Jeff Atwood 2009-01-08 13:52:58

You can add arbitrary coefficients on the add and removal counts. Tweak it at will! :-)

cdleary 2009-01-08 13:54:13

Also, even if every bit of the original users question was modified, I think they should get some credit for having asked the original question. IMHO whatevers decided, it should probably be weighted such that the original user gets at least X% credit (my suggestion: X = 10)

Phil 2009-01-08 13:55:24

@Jeff, one thin you can be sure off, regardless which algorithm you chose, there will always be people complaining ;-).

Gamecat 2009-01-08 13:56:48

I think it makes more sense for the OP to start with a fixed offset instead of a percentage. They made the original contribution, but did they cultivate?

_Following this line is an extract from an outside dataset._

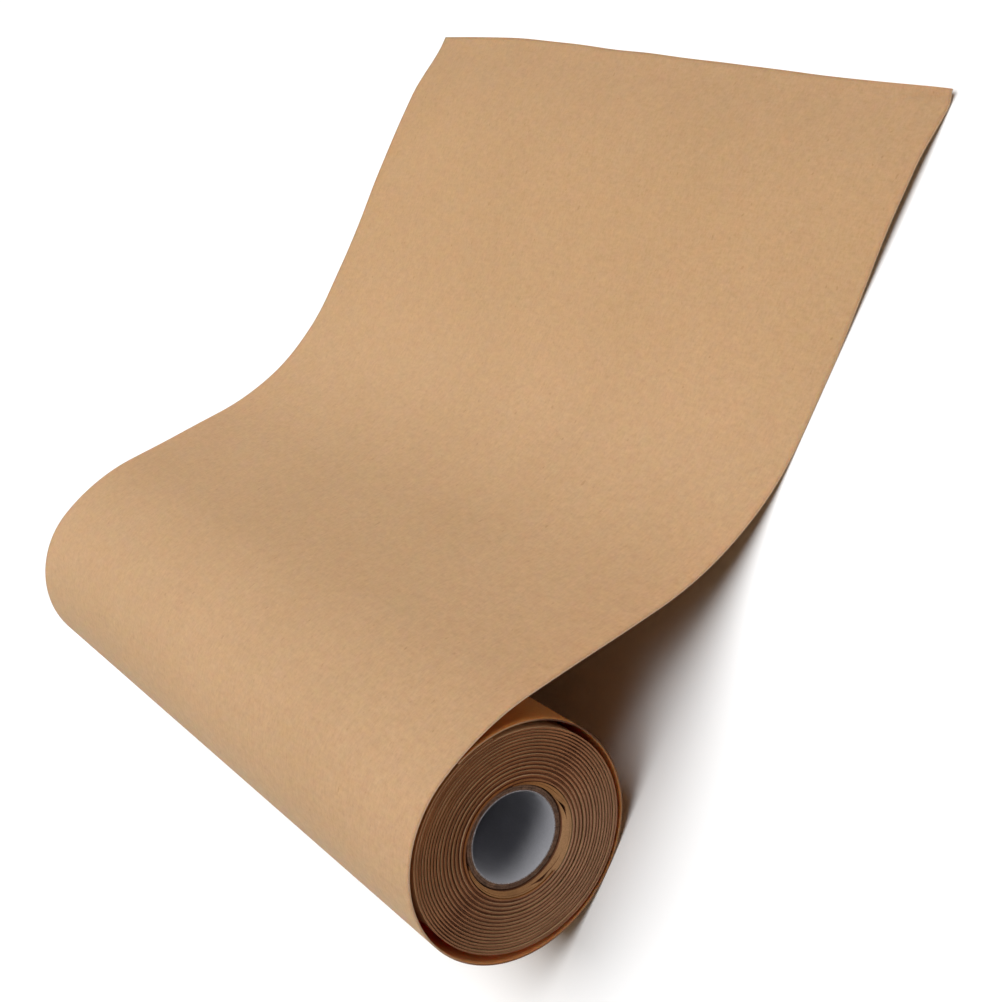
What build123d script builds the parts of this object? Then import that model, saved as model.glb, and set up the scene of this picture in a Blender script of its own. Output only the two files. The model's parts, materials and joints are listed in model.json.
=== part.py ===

cdleary 2009-01-08 13:57:28

Given the "revisions \approx time" ideas that are cropping up, I think there are some more interesting things you can do here. I'd use this algorithm if I wanted to keep it simple, but there's lots of other neat possibilities. +1 for simple/tweakable, -1 for boring. :-)

cdleary 2009-01-08 14:22:04

I looked up Aaron Swartz's "Who Writes Wikipedia" (which everyone should read) at http://www.aaronsw.com/weblog/whowriteswikipedia because it's a similar problem, and he uses difflib.SequenceMatcher.find_longest_match. This answer uses difflib but some other function -- are the answers same?

ShreevatsaR 2009-01-08 14:33:14

Answer 5

+2 A:

A question is whether removing characters is as valid as adding them. Using Diff may work well, but it doesn't always follow that the person who has added the most is the most valid editor (some people can write in 10 characters what others take a page to write).

So i think you have two factors here:

Quantity of change
Quality of change

Hence i would be tempted to write something that simply maps words added/removes to a points score. Adding to this some kind of quality factor (this would have to be an external parameter) and the combined value could then be used in sorting.

You could arguably generate some kind of primitive "quality factor" based on the distance it took before an item was edited. So if something i wrote wasn't changed until the 12th edit then it couldn't have been too wrong (relative to something of less quality changed as soon as it was added).

2009-01-08 13:58:55

good point -- "stability" of text over time should be a factor. If your text stayed in from versions 1 through 15, that should be weighted!

Jeff Atwood 2009-01-08 14:06:59

Absolutely. Quality is a tricky concept to introduce here, but valid i think."Simplicity is the ultimate sophistication." ... Leonardo da Vinci.

2009-01-08 14:11:08

I like the idea of text remaining across several revisions being more valuable, but it seems prone to error given that you have no concept of real time. I can make five edits in five minutes, as I did in the above post. They could be small, which would make the rest of the text seem more stable.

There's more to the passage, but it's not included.